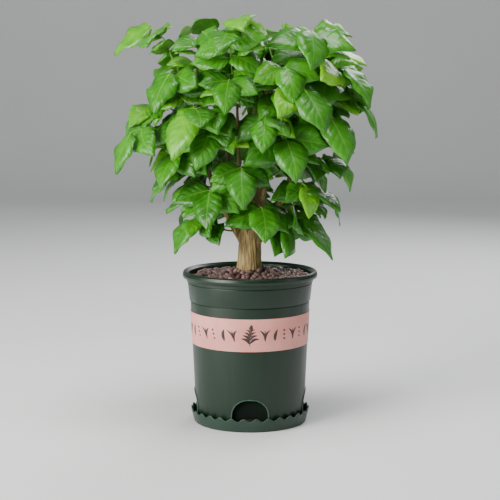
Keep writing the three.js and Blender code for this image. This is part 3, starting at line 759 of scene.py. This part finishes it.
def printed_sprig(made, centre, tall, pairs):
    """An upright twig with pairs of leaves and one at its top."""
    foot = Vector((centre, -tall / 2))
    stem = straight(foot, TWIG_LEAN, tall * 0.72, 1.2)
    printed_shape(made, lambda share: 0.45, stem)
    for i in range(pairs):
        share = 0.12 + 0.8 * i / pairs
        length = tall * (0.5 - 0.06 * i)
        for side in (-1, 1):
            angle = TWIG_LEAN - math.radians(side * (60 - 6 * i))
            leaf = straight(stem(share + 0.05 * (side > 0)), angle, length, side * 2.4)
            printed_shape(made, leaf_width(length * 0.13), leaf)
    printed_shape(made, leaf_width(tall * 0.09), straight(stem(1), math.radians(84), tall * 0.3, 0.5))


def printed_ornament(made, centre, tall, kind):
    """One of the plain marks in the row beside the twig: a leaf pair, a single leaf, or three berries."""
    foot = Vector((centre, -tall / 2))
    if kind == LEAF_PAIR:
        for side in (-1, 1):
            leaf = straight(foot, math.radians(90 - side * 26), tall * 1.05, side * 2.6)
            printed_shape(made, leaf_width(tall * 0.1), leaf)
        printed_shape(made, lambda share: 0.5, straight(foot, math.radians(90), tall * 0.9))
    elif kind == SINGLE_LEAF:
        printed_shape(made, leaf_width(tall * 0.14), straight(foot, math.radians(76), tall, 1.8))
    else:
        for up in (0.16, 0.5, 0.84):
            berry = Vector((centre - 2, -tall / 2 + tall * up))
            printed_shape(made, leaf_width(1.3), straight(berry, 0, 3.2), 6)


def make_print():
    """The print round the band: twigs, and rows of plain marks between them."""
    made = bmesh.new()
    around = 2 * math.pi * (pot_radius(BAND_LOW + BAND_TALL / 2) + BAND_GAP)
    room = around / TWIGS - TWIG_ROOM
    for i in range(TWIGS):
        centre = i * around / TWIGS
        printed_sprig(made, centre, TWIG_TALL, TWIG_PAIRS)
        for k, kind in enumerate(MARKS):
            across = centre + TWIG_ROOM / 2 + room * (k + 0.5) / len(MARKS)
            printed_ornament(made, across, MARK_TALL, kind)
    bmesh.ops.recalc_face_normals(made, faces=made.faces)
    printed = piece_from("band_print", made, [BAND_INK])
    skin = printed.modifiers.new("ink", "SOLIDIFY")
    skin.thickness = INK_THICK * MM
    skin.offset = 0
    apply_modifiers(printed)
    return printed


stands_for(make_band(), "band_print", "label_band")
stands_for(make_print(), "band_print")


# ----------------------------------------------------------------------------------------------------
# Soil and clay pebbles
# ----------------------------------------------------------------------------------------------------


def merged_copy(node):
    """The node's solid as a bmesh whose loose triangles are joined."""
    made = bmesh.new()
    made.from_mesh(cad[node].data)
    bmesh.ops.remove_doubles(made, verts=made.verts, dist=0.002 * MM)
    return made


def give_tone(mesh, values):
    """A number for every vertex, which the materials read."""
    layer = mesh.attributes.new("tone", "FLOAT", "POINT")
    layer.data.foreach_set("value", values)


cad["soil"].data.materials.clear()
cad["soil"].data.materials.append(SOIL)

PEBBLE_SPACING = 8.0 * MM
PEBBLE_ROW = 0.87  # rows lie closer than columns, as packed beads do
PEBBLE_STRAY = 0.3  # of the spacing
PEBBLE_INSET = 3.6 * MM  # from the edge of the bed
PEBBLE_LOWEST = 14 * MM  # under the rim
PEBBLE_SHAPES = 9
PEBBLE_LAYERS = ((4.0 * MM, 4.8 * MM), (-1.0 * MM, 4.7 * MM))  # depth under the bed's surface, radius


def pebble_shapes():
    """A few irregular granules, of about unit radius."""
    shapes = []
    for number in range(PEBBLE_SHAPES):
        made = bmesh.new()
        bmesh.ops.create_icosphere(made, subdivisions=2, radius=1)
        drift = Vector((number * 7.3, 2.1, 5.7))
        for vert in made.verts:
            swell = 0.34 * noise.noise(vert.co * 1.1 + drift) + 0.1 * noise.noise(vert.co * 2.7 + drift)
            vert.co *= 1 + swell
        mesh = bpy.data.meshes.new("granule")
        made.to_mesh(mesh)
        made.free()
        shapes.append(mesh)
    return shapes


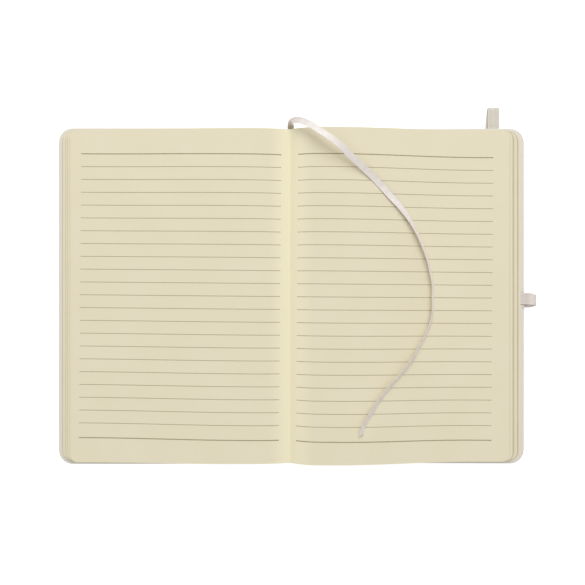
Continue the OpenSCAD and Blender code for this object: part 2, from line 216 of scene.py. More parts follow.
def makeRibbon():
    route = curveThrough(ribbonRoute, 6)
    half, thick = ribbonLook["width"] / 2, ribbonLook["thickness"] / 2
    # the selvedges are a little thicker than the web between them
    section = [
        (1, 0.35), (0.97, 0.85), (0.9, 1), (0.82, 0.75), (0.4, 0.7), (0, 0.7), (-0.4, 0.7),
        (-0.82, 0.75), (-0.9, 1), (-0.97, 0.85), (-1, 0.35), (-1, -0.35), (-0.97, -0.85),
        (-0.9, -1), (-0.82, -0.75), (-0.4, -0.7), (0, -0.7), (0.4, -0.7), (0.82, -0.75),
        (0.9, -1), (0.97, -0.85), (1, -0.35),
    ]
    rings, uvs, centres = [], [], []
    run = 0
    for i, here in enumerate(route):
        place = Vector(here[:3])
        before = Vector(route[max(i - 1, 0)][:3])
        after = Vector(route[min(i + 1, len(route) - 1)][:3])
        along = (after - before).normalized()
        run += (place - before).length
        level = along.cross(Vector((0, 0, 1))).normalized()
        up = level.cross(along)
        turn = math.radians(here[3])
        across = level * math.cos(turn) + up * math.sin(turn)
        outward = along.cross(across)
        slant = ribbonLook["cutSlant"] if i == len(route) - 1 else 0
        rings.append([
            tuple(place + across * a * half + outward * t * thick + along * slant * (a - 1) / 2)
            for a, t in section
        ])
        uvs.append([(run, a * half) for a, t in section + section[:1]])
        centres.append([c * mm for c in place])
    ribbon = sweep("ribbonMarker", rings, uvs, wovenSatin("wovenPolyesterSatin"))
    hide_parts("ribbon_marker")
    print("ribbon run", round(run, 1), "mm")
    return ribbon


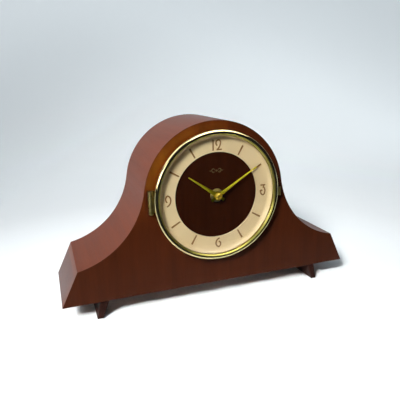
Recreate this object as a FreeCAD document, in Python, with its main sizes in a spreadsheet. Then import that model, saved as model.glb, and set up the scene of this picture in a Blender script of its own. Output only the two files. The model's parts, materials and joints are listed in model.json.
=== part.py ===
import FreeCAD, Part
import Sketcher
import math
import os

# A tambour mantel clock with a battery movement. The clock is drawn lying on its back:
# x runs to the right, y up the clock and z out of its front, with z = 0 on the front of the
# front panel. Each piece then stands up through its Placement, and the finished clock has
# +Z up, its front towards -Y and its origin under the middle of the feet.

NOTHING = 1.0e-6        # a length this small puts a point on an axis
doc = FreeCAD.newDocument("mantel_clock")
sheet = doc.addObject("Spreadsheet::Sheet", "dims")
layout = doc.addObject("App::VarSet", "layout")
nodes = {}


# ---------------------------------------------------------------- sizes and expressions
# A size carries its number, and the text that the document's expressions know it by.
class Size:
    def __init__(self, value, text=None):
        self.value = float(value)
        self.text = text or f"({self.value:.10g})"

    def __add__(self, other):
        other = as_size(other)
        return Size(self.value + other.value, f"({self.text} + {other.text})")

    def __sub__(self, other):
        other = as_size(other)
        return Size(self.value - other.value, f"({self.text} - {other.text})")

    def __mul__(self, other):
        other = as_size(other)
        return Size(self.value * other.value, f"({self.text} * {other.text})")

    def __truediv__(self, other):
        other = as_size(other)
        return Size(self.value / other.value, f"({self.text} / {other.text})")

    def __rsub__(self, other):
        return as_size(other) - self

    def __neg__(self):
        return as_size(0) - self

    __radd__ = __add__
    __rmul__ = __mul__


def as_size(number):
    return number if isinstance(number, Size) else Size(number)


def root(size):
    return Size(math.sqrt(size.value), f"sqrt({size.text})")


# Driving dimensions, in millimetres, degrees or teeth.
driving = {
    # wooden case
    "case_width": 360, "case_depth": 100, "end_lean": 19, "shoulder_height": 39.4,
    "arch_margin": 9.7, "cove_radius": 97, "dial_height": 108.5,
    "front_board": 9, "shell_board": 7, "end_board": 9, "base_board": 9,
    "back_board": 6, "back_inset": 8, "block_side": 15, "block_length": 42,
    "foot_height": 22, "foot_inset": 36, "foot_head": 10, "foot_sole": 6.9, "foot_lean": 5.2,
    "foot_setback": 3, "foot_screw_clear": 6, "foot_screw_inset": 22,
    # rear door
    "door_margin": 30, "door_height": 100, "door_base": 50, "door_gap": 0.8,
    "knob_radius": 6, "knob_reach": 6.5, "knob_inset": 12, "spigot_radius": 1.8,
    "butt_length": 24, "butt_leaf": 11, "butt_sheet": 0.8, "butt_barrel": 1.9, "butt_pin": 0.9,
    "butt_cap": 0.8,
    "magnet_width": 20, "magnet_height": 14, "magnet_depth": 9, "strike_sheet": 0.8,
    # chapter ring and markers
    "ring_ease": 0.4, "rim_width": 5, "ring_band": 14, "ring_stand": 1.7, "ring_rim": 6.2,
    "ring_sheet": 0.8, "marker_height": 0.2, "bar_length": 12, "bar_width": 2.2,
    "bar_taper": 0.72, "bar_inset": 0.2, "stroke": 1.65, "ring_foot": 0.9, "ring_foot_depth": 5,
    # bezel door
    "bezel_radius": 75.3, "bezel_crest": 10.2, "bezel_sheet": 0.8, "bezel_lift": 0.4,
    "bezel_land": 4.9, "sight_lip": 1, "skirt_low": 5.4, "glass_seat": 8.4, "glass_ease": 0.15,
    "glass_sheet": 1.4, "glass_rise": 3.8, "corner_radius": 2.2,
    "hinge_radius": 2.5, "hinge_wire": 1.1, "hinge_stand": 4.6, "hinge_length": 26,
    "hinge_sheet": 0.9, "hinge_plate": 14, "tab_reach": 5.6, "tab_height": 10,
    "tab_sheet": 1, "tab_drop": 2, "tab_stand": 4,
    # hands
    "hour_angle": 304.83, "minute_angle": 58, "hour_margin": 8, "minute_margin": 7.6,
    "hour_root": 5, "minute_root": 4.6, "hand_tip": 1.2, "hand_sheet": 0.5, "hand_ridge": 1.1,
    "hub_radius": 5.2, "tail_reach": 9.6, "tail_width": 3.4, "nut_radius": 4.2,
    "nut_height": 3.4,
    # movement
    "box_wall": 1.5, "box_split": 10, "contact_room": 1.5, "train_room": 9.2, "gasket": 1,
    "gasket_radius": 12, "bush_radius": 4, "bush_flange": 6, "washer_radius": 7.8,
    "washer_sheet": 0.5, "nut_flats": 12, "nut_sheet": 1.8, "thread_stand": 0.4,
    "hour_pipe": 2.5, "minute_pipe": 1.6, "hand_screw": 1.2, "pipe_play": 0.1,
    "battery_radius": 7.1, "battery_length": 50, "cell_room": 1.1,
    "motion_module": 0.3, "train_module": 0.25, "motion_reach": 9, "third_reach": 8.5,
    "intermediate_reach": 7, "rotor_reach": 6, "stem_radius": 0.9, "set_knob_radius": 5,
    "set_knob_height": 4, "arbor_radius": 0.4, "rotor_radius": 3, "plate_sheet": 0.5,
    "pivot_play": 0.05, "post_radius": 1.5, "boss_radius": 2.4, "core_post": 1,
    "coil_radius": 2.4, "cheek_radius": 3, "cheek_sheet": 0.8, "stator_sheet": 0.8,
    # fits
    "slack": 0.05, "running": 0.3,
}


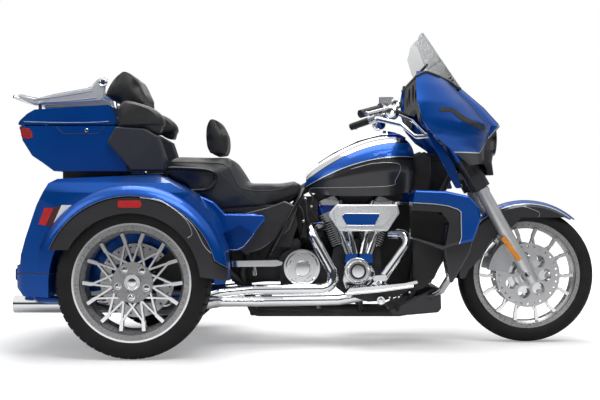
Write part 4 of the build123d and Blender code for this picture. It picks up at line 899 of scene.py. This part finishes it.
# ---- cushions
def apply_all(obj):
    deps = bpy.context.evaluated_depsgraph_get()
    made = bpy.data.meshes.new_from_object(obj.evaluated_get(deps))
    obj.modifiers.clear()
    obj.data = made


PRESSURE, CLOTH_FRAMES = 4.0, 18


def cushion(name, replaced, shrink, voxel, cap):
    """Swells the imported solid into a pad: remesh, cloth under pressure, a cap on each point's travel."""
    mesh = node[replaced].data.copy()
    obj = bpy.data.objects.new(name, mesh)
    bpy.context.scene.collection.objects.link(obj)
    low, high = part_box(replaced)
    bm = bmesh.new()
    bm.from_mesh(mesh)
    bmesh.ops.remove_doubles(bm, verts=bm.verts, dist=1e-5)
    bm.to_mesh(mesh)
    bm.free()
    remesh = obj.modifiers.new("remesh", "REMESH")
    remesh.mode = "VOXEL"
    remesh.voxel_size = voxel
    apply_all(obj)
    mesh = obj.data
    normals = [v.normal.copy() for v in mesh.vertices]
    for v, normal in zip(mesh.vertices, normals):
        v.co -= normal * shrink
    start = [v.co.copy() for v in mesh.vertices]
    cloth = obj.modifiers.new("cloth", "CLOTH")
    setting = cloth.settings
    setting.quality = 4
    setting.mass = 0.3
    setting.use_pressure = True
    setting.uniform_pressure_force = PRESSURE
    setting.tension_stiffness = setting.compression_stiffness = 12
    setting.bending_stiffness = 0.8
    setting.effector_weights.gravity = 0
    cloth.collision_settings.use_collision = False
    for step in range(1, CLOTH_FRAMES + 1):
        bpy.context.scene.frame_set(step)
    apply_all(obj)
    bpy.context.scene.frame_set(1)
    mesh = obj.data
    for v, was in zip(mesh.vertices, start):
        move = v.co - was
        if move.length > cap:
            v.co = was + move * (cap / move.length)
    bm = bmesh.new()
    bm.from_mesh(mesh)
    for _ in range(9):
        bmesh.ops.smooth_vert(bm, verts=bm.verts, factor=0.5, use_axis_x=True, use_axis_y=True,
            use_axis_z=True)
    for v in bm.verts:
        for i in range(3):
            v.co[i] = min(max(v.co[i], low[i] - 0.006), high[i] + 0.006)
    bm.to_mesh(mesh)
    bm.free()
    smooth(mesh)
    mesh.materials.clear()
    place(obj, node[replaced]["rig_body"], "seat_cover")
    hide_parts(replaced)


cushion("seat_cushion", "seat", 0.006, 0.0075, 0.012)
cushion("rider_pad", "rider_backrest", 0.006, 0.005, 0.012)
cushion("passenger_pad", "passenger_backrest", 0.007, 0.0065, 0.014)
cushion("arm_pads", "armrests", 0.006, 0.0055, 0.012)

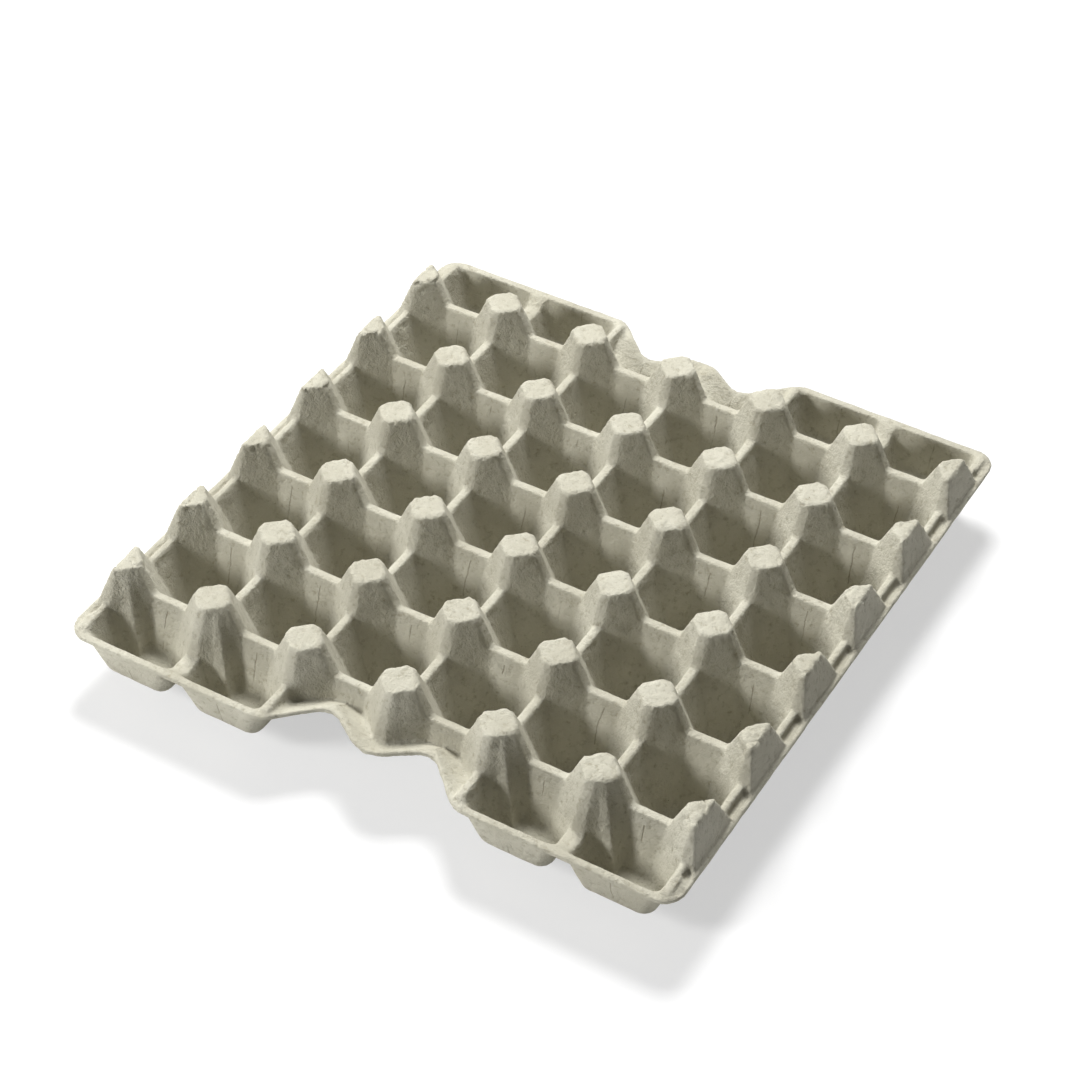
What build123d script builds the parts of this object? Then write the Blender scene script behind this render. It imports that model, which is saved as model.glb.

▶ Exercise instructions:
Show every line from the entries above in which the word "picture" appears.

▶ Solution for this problem:
Recreate this object as a FreeCAD document, in Python, with its main sizes in a spreadsheet. Then import that model, saved as model.glb, and set up the scene of this picture in a Blender script of its own. Output only the two files. The model's parts, materials and joints are listed in model.json.
Write part 4 of the build123d and Blender code for this picture. It picks up at line 899 of scene.py. This part finishes it.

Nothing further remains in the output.